### The problem:
Locate the line bearing "Model this object in Blender" in the material below, then reproduce it and each following line up to and including the line bearing "SOCKET_CLEARANCE = 0.00045".

### Data shown:
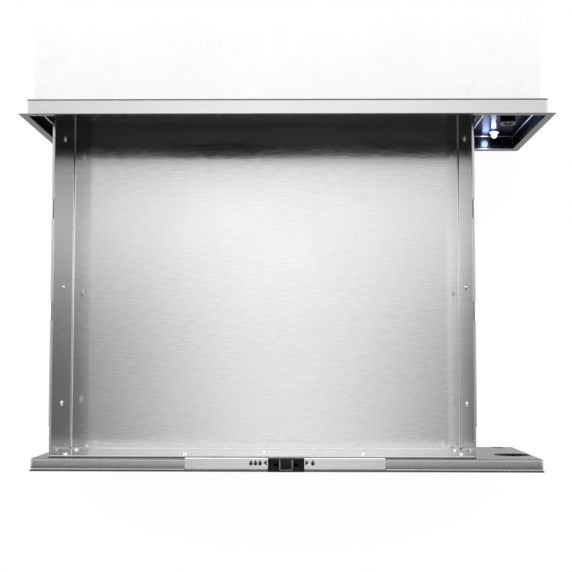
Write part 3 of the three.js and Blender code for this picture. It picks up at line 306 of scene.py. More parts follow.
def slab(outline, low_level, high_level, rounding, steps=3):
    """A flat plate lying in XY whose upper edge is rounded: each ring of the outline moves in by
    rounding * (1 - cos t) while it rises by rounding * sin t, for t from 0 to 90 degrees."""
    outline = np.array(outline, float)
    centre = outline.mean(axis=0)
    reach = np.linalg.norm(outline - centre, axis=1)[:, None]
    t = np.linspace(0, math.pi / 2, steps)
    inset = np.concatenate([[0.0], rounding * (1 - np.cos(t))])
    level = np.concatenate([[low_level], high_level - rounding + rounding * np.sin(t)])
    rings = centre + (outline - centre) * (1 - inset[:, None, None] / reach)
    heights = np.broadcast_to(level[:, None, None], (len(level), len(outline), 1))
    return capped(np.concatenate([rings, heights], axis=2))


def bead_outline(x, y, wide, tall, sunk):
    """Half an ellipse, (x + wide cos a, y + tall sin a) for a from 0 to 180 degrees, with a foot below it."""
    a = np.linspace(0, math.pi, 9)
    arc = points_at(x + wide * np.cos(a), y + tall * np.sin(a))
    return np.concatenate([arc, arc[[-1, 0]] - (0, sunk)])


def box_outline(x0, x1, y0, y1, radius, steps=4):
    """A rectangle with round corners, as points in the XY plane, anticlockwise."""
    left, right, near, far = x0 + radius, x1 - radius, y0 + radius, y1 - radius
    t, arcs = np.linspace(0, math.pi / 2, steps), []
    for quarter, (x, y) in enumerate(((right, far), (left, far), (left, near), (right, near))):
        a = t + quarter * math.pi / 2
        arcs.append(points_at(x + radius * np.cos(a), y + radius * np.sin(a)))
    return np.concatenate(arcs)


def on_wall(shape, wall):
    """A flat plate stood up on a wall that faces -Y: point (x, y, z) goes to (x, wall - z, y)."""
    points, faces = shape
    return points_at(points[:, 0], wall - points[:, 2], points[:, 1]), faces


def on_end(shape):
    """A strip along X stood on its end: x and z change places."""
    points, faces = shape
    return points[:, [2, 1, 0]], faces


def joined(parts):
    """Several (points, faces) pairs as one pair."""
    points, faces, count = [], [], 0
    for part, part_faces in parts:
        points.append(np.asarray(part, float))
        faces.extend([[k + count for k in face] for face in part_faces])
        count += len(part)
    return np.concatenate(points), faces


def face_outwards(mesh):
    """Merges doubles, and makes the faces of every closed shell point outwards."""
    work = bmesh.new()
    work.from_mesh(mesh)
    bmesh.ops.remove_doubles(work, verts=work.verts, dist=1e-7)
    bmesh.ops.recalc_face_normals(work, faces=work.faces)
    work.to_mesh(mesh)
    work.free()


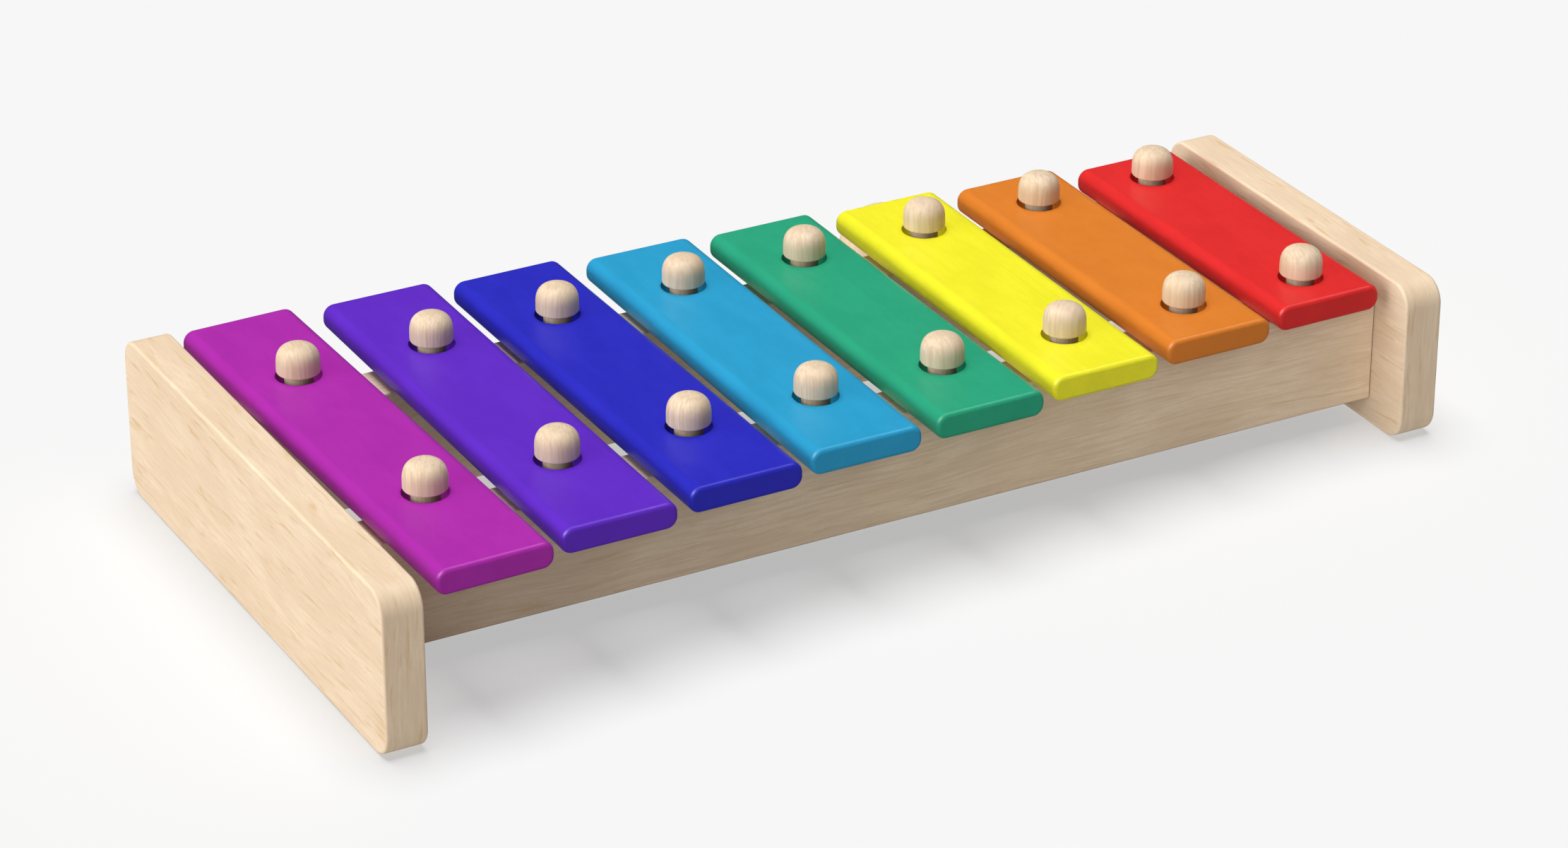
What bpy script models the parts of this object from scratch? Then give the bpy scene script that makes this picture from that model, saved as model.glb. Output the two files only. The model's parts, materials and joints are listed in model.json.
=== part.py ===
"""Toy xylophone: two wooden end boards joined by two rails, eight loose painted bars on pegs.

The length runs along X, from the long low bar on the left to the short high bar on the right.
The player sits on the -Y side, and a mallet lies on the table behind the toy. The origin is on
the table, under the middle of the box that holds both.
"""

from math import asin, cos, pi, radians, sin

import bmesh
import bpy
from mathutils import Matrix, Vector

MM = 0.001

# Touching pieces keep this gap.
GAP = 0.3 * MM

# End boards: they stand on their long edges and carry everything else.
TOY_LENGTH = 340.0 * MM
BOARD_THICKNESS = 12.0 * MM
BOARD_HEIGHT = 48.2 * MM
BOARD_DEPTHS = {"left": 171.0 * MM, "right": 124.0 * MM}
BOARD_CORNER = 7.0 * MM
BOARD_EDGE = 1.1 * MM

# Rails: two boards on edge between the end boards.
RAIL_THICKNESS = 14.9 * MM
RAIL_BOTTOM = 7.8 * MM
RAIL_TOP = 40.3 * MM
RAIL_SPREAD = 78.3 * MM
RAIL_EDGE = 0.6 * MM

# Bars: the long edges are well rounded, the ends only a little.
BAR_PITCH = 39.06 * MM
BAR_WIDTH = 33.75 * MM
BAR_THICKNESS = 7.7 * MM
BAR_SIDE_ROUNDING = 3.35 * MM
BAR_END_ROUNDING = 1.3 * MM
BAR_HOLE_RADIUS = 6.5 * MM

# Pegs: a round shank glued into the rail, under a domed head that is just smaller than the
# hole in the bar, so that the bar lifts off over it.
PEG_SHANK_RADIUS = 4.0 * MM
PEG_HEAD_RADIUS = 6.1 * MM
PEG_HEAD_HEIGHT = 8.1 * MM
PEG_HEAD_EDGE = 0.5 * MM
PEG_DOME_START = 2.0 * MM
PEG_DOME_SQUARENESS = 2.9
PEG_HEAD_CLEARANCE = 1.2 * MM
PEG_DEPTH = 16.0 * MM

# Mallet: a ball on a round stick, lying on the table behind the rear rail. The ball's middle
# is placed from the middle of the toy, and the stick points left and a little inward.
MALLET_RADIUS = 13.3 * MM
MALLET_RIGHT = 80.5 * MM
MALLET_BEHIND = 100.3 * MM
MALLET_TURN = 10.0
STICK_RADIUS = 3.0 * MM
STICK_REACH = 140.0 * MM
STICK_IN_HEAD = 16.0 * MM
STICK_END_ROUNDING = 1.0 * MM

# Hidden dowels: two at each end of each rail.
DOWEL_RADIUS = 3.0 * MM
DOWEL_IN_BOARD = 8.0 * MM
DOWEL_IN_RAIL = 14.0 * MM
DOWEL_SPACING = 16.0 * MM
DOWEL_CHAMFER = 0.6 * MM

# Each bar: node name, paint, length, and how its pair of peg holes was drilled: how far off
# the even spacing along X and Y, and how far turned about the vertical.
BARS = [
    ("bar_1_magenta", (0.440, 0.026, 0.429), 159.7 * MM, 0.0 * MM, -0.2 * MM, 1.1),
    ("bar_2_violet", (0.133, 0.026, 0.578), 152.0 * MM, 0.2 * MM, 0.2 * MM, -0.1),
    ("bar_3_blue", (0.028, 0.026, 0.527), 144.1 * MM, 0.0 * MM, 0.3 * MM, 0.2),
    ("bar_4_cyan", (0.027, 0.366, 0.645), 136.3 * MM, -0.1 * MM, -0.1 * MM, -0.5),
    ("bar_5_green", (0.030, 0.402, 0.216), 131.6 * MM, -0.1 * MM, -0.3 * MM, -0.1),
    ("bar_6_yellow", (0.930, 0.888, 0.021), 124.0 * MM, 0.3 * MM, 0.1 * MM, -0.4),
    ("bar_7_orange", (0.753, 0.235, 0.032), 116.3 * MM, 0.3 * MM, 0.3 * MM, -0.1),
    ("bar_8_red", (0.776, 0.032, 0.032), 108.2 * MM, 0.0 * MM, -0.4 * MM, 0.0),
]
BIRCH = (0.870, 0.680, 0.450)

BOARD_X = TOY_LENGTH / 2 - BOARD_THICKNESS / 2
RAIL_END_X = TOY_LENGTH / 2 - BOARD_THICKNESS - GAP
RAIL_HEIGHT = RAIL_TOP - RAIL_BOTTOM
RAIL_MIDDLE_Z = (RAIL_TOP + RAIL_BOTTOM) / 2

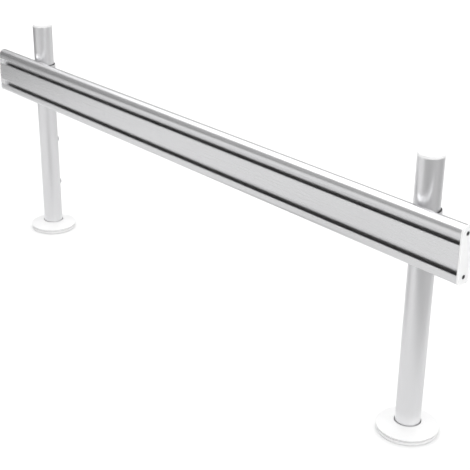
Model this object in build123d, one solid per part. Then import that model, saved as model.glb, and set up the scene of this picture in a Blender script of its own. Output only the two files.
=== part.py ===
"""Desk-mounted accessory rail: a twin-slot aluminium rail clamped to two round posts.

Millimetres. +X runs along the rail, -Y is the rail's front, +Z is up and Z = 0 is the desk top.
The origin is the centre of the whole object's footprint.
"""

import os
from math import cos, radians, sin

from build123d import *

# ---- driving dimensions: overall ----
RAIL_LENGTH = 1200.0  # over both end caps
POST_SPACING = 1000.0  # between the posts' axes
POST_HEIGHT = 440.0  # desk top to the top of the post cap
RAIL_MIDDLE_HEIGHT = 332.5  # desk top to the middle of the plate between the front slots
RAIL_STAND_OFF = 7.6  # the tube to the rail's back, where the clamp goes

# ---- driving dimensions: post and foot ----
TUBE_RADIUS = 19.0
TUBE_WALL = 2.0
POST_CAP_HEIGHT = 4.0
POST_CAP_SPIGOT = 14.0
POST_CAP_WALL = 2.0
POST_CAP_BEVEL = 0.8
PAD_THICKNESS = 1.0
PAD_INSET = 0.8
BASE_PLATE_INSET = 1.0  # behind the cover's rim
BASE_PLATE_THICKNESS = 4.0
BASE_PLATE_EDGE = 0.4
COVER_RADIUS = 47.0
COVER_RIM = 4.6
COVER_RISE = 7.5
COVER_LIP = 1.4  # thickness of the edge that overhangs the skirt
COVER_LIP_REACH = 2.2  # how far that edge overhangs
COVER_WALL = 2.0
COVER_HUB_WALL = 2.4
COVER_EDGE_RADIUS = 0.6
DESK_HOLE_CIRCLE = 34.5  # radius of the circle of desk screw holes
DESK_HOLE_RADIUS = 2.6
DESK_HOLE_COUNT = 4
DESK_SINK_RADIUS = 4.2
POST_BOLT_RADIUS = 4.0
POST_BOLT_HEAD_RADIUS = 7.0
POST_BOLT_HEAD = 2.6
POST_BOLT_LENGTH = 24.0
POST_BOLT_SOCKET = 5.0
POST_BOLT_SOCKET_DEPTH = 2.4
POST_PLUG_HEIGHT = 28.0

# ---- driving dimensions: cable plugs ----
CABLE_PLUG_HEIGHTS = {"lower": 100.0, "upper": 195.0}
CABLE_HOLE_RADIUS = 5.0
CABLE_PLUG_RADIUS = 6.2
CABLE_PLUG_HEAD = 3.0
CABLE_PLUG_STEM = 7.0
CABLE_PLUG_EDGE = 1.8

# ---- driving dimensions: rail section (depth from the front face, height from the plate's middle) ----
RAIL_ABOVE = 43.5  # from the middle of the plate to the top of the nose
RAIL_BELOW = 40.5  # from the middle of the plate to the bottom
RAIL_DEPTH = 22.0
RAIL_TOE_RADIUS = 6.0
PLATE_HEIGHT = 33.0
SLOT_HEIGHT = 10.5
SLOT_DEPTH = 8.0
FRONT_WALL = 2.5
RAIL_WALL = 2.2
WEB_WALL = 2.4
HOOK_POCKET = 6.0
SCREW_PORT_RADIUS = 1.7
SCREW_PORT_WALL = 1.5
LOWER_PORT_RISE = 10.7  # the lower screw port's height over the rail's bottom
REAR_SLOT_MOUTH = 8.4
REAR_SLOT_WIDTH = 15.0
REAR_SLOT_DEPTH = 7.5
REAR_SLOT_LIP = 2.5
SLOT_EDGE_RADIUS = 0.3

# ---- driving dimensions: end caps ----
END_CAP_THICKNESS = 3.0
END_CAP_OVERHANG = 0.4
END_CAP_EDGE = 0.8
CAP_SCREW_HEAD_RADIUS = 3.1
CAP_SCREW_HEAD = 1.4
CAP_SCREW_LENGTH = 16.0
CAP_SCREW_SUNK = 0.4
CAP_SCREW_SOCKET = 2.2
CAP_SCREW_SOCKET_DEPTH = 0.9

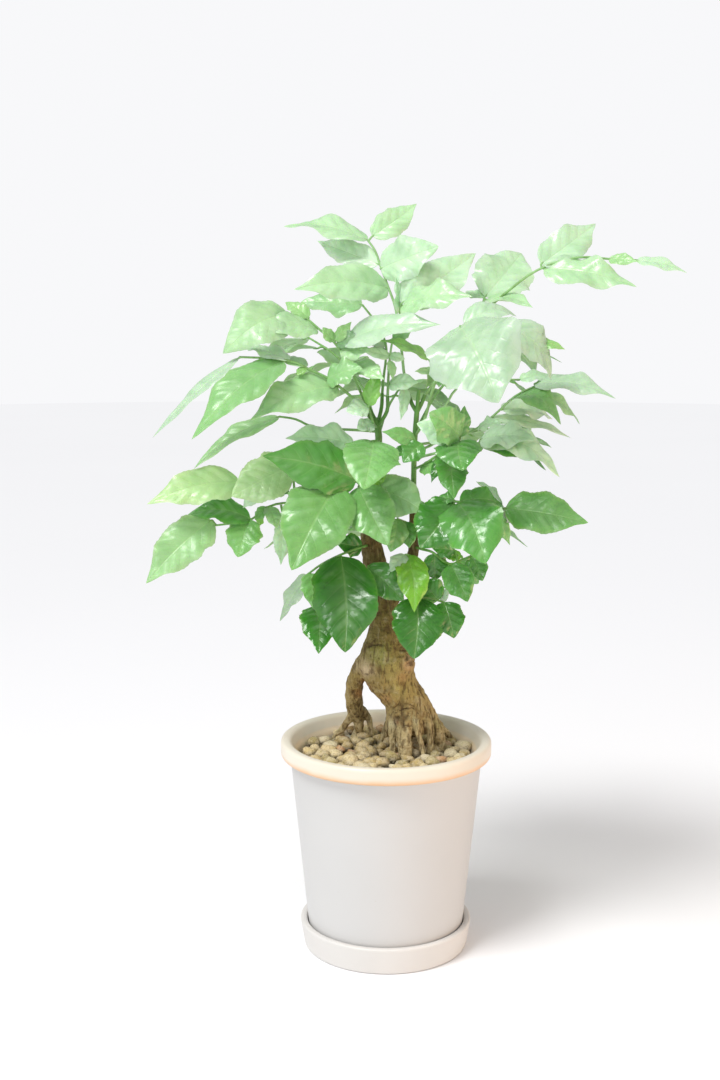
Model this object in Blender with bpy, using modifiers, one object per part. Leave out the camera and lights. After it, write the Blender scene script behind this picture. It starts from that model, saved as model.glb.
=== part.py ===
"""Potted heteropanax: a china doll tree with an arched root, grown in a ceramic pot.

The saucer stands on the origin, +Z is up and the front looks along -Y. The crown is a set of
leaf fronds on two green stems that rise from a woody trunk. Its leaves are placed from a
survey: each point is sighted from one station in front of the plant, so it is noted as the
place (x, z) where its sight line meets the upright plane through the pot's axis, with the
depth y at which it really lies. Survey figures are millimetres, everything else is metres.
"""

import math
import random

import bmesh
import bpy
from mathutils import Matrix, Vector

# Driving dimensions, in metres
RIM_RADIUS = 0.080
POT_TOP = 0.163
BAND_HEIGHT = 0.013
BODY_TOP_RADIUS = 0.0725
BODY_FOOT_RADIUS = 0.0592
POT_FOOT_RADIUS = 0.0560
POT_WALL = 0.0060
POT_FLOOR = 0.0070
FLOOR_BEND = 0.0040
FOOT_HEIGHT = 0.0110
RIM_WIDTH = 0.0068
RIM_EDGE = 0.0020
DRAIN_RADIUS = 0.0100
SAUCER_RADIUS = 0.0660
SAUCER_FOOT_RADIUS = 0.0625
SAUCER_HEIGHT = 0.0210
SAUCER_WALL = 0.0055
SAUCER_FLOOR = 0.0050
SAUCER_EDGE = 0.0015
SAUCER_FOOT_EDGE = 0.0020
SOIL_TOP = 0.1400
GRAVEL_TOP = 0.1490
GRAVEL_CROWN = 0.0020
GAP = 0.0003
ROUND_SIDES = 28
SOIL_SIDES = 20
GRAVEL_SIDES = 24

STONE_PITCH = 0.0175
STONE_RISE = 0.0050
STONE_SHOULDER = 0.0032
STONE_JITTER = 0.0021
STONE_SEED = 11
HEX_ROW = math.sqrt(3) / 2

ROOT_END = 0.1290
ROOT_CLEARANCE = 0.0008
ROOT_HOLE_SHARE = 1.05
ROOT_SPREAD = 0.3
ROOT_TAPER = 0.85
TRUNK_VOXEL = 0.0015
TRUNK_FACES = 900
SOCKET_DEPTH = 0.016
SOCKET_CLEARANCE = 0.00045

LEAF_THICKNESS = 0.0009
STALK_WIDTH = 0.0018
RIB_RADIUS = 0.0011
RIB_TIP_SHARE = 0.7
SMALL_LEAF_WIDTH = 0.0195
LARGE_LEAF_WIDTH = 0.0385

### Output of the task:
Model this object in Blender with bpy, using modifiers, one object per part. Leave out the camera and lights. After it, write the Blender scene script behind this picture. It starts from that model, saved as model.glb.
=== part.py ===
"""Potted heteropanax: a china doll tree with an arched root, grown in a ceramic pot.

The saucer stands on the origin, +Z is up and the front looks along -Y. The crown is a set of
leaf fronds on two green stems that rise from a woody trunk. Its leaves are placed from a
survey: each point is sighted from one station in front of the plant, so it is noted as the
place (x, z) where its sight line meets the upright plane through the pot's axis, with the
depth y at which it really lies. Survey figures are millimetres, everything else is metres.
"""

import math
import random

import bmesh
import bpy
from mathutils import Matrix, Vector

# Driving dimensions, in metres
RIM_RADIUS = 0.080
POT_TOP = 0.163
BAND_HEIGHT = 0.013
BODY_TOP_RADIUS = 0.0725
BODY_FOOT_RADIUS = 0.0592
POT_FOOT_RADIUS = 0.0560
POT_WALL = 0.0060
POT_FLOOR = 0.0070
FLOOR_BEND = 0.0040
FOOT_HEIGHT = 0.0110
RIM_WIDTH = 0.0068
RIM_EDGE = 0.0020
DRAIN_RADIUS = 0.0100
SAUCER_RADIUS = 0.0660
SAUCER_FOOT_RADIUS = 0.0625
SAUCER_HEIGHT = 0.0210
SAUCER_WALL = 0.0055
SAUCER_FLOOR = 0.0050
SAUCER_EDGE = 0.0015
SAUCER_FOOT_EDGE = 0.0020
SOIL_TOP = 0.1400
GRAVEL_TOP = 0.1490
GRAVEL_CROWN = 0.0020
GAP = 0.0003
ROUND_SIDES = 28
SOIL_SIDES = 20
GRAVEL_SIDES = 24

STONE_PITCH = 0.0175
STONE_RISE = 0.0050
STONE_SHOULDER = 0.0032
STONE_JITTER = 0.0021
STONE_SEED = 11
HEX_ROW = math.sqrt(3) / 2

ROOT_END = 0.1290
ROOT_CLEARANCE = 0.0008
ROOT_HOLE_SHARE = 1.05
ROOT_SPREAD = 0.3
ROOT_TAPER = 0.85
TRUNK_VOXEL = 0.0015
TRUNK_FACES = 900
SOCKET_DEPTH = 0.016
SOCKET_CLEARANCE = 0.00045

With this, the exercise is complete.